With regard to the common law intentional tort claims, we conclude that they properly were dismissed by the District Court, substantially for the same reasons that the ATA claims properly were dismissed—namely, that plaintiffs fail to allege that the Rule 12(b)(6) defendants’ actions proximately caused their injuries.4
CONCLUSION
To summarize, we hold that:
(1) In light of our decision in Rothstein v. UBS AG, 708 F.3d 82 (2d Cir.2013), plaintiffs cannot allege aiding-and-abetting claims under the Anti-Terrorism Act, and moreover, plaintiffs do not make the necessary allegation under the Anti-Terrorism Act that the actions of the Rule 12(b)(6) defendants proximately caused their injuries.
(2) Plaintiffs have not pleaded a violation of the Alien Tort Statute because, as we held in United States v. Yousef, 327 F.3d 56, 106-08 (2d Cir.2003), no universal norm against “terrorism” existed under customary international law (i.e., the “law of nations“) as of September 11, 2001.

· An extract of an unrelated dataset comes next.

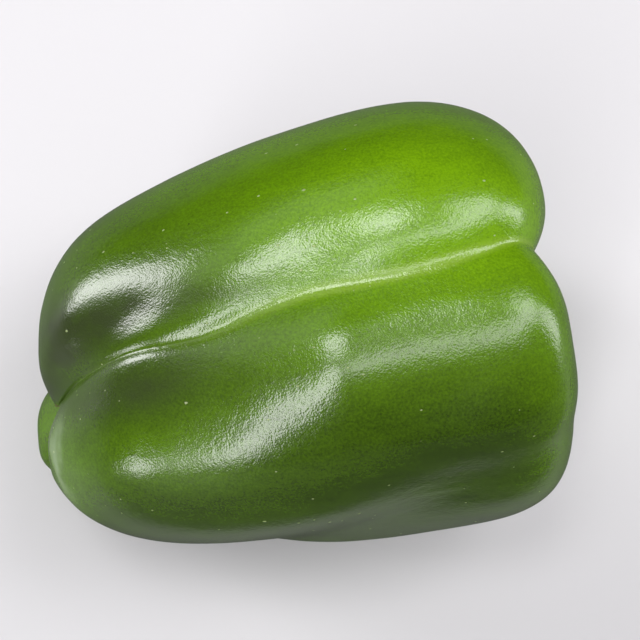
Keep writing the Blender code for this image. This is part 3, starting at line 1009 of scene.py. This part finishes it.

(3) Plaintiffs’ Torture Victim Protection Act claims against Al Rajhi Bank, Saudi American Bank, DMI Trust, and Dallah Al Baraka Group LLC fail in light of the Supreme Court‘s decision in Mohamad v. Palestinian Authority, — U.S. —, 132 S.Ct. 1702, 1710-11, 182 L.Ed.2d 720 (2012), which held that the TVPA only imposes liability on natural persons, and plaintiffs’ Torture Victim Protection Act claims against Saleh Abdullah Kamel fail because they do not allege that he acted under color of law.
(4) Plaintiffs’ common law tort claims were properly dismissed because plaintiffs failed to plead that the Rule 12(b)(6) defendants owed them a duty or that the actions of the Rule 12(b)(6) defendants proximately caused their injuries.
For these reasons, we AFFIRM the District Court‘s July 14, 2011 judgment insofar as it dismissed plaintiffs’ claims against the Rule 12(b)(6) defendants.